By contrast, towards the tip of South America accounts of another tribal grouping featuring ‘giants’ emerged, this time known as the ‘Ona’. They occupied the remote Tierra del Fuego area in southern Patagonia and were relative late-comers to the genocidal tendencies of white settlers. As a result, some photographic evidence is available to back up the earlier tales of giant people living among them (see https://rephaim23.wordpress.com/2015/06/01/patagonian-giants-the-ona-tribe-dr-frederick-cooks-photos-and-notes-7-foot-giants/). These are clearly not some kind of separate human species – just regular, but very tall humans.
Can we take from this, then, that there were indeed sporadically-placed groupings of unusually tall indigenous Americans across the continents? Taking all of the accounts brought together in this book, it seems likely. It also seems most probable that they weren’t so much a ‘lost race of giants’ than the expression of an exceptional gene-pool – one that white settlers aimed to eradicate at the first opportunity. It seems likely, too, that these tall people would inevitably become tribal leaders, or powerful warriors, in the same way that tall men are favoured in Western society. The author alludes to the tall, manly stature of many a tribal leader across North America. So, there may be little mystery here at all, beyond a realisation that there was a clear agenda to suppress any recognition of superior native size and strength, however unusual it might have been. That may well have extended to the Smithsonian. No conspiracy, just rampant supremacist prejudice.

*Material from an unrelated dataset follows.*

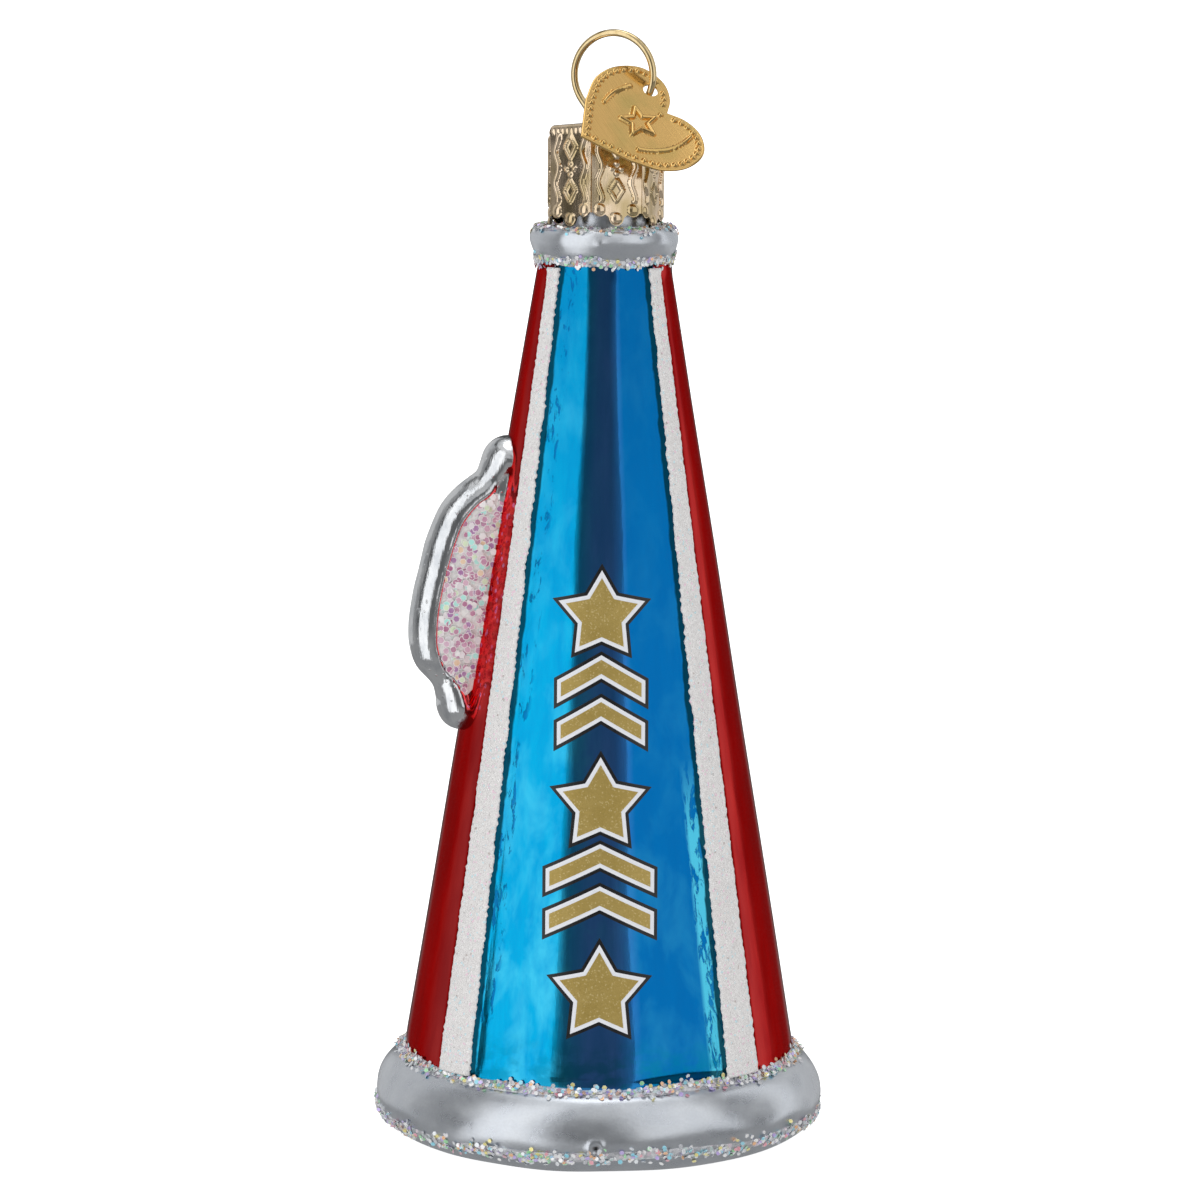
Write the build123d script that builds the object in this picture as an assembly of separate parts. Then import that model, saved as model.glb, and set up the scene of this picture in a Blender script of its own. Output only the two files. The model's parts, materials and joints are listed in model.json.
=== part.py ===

All in all, this was an enjoyable and informative book which managed to avoid some of the more exotic pitfalls which plagues this topic. Some avoidable typos and poor grammar on display, and some knowledge deficits – including the labelling of Cornwall as ‘a seaside town’, rather than the well-known English county (p26). Whoops. (That then downgrades the current heir to the British throne, The Duke of Cornwall, neatly enhancing Mr Haze’s anti-establishment credentials).